County board earns award
by CHRISTY ARMSTRONG Banner Staff Writer
Nov 22, 2013 | 643 views | 0 0 comments | 11 11 recommendations | email to a friend | print
‘Distinction’ is granted again
KATHY DOUGHERTY, district director of the Tennessee School Boards Association, center, presents the Bradley County Board of Education with a plaque after it was named a “Board of Distinction.”  Banner photo, CHRISTY ARMSTRONG
view slideshow (2 images)
Once again, the Bradley County Board of Education has been named a “Board of Distinction” by the Tennessee School Boards Association.

TSBA District Director Kathy Dougherty attended Thursday night’s county school board meeting to present the award.

“Your board is among a select few,” Dougherty said.

Out of the 140 school districts in the state, she said only 30 or so had received that distinction. What she explained was TSBA’s “most prestigious” award was given to Bradley County’s board for doing well in “planning, policy, promotion and board development.”

Dougherty presented board members with a plaque and congratulated them. The recognition was nothing new for the school system; the board received the same award last year.

The board later heard updates on how some ongoing school renovation projects have been going.

A classroom building addition to Walker Valley High School has stayed well on track, said Angie Lyon of the architectural firm Kaatz, Binkley, Jones and Morris, which the school system had hired to design the projects.

Roofing projects at Prospect Elementary School and Lake Forest Middle School were also going as planned, she said. Lake Forest’s project was “almost finished,” and Prospect’s was expected to be done soon after Thanksgiving.

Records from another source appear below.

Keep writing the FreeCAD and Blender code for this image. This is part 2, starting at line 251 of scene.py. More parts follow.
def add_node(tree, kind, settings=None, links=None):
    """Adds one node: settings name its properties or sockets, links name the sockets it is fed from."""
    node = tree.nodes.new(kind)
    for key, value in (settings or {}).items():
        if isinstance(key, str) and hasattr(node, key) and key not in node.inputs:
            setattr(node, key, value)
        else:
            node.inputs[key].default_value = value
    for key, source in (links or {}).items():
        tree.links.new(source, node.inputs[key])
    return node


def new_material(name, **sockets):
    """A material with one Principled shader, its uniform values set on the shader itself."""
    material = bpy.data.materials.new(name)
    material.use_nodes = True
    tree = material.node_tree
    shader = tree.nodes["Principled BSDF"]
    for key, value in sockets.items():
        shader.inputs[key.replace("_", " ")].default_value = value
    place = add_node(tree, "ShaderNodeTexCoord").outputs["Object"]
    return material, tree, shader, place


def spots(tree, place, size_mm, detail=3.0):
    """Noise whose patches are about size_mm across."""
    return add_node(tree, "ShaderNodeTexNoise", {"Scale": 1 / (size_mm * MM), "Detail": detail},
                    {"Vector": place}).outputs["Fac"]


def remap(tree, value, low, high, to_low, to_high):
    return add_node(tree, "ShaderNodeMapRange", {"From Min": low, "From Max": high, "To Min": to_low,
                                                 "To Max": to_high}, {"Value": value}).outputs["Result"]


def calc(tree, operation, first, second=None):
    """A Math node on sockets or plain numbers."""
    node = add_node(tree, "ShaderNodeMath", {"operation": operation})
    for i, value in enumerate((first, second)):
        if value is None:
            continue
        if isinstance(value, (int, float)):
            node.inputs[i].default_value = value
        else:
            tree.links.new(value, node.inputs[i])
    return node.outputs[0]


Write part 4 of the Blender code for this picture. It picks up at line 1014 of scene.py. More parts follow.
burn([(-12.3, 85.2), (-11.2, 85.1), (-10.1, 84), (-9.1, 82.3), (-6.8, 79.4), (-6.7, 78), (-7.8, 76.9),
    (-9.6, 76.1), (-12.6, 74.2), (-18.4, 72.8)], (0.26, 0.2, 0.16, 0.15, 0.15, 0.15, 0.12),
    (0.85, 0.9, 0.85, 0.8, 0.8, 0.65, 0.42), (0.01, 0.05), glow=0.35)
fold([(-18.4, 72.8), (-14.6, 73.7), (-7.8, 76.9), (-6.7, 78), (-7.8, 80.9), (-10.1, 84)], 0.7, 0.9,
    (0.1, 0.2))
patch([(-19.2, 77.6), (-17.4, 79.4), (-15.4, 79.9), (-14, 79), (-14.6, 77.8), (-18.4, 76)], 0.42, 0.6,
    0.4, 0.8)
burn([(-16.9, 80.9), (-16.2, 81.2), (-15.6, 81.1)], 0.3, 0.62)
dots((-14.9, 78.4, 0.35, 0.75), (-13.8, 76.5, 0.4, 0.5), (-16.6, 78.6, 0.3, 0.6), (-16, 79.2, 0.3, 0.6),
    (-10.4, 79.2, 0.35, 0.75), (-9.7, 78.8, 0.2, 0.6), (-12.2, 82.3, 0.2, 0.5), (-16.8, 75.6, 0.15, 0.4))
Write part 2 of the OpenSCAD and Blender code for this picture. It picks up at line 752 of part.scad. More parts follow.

Lyon also said everything was on track to receive money from Travelers Insurance for money that had been earmarked for code upgrades after a tornado hit Blue Springs Elementary School in 2011. The board wants to use that money to move forward with renovations to Lake Forest Middle Schools auditorium.

She said the insurance company told her that the board just needed to send in drawings of the building plans and more concrete budget figures to handle their end of things, and the board would have access to the money once they had signed a contract with a contractor.

Johnny McDaniel, the school system’s director, said he took that as good news because it meant construction could begin sooner rather than later.

“I think they know we’re serious about it,” he said.

Board members also approved the official school calendar for the 2014-15 school year. Students will officially begin school with an abbreviated day on Aug. 8, 2014, and their last day will be another abbreviated one on May 27, 2015.

McDaniel noted that Bradley County’s schedule differed from Cleveland’s in that it only allowed for a three-day break around the Thanksgiving holiday next year, as opposed the week that had been planned for Cleveland City schools. The decision to keep the break short was to keep students from starting school a few days earlier in August and prevent teachers from having to begin in-service in late July.